WHAT YOU SHOULD DO:
Read the listing and extract each line that includes the word "Write".

SUPPLIED RECORDS:
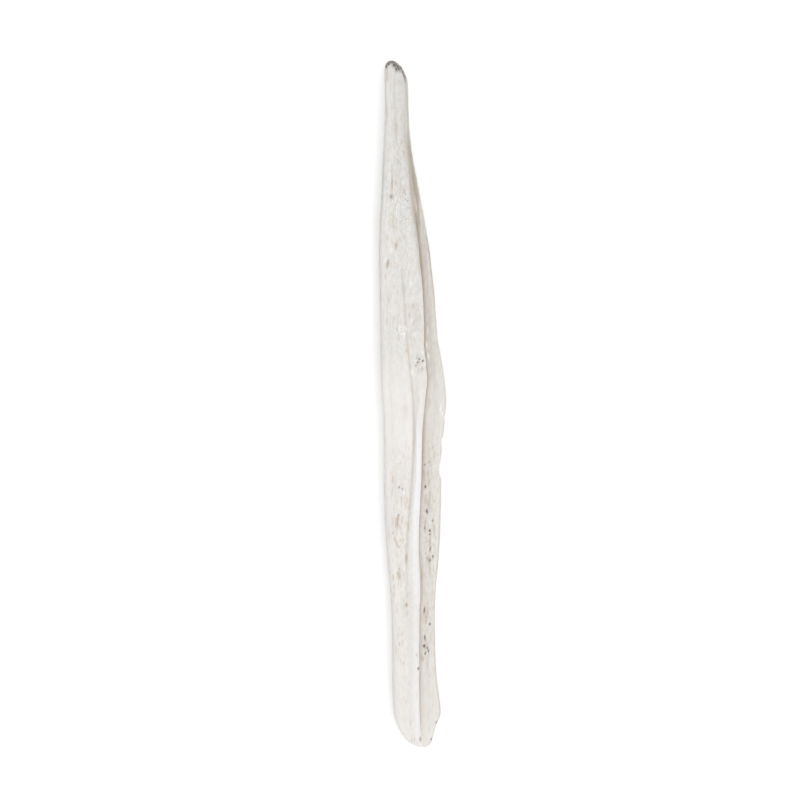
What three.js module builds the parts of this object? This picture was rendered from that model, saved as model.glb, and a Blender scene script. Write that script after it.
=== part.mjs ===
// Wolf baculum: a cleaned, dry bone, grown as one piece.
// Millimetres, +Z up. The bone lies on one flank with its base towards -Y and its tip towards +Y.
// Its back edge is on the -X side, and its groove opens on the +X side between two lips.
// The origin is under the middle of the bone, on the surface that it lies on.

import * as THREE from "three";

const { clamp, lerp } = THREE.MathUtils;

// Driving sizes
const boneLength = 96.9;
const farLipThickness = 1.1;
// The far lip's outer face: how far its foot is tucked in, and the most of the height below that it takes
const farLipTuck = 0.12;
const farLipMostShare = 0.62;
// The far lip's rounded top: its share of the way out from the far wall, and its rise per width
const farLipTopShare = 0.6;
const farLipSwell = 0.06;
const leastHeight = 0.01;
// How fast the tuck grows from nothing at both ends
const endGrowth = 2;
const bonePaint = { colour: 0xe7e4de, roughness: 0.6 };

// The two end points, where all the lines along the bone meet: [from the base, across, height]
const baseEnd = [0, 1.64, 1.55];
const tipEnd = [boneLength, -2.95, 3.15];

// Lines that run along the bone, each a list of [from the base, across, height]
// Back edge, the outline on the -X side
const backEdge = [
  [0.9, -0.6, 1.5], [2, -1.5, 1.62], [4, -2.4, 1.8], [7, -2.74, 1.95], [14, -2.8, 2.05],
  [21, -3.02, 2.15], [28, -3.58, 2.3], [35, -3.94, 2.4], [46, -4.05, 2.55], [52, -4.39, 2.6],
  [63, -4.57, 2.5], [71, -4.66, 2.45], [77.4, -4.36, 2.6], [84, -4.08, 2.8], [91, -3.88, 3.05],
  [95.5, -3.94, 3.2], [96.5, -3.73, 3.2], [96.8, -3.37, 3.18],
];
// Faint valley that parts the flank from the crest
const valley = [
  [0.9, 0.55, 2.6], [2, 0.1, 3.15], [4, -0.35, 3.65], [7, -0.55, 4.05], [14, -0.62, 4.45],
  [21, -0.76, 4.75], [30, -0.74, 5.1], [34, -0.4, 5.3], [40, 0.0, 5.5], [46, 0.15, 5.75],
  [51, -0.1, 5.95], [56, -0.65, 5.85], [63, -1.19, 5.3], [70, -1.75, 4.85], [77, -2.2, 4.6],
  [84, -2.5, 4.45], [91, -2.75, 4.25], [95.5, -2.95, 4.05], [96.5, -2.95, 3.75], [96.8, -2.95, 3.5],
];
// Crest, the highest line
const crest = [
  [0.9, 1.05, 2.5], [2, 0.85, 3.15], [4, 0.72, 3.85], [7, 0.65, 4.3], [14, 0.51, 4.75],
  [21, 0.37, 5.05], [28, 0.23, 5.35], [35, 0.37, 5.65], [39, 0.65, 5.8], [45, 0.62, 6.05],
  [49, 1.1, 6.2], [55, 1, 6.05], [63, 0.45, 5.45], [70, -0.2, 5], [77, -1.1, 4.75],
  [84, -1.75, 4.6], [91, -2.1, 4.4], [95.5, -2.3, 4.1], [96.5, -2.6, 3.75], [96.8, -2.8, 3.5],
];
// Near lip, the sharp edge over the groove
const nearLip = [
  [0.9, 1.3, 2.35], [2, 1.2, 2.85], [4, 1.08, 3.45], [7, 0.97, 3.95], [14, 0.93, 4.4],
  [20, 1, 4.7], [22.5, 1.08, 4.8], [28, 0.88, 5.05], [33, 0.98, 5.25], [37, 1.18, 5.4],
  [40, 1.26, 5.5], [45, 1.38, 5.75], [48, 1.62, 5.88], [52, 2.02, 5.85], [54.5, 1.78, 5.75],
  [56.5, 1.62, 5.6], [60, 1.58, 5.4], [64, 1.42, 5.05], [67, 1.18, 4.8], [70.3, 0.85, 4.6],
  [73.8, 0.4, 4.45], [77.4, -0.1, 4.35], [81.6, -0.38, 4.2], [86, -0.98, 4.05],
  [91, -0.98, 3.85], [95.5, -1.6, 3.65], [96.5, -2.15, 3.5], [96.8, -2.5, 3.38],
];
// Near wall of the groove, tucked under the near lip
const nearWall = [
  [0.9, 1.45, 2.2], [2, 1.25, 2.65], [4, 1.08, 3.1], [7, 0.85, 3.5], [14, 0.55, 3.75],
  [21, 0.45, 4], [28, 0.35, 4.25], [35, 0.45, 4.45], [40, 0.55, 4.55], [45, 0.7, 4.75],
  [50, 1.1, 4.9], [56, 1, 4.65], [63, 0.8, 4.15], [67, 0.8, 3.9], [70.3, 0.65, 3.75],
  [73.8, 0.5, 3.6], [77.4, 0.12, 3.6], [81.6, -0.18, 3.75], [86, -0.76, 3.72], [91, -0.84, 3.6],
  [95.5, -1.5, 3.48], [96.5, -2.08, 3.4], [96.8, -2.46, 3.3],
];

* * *

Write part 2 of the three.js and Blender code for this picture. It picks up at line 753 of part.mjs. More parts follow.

FINISHED EXERCISE:
What three.js module builds the parts of this object? This picture was rendered from that model, saved as model.glb, and a Blender scene script. Write that script after it.
Write part 2 of the three.js and Blender code for this picture. It picks up at line 753 of part.mjs. More parts follow.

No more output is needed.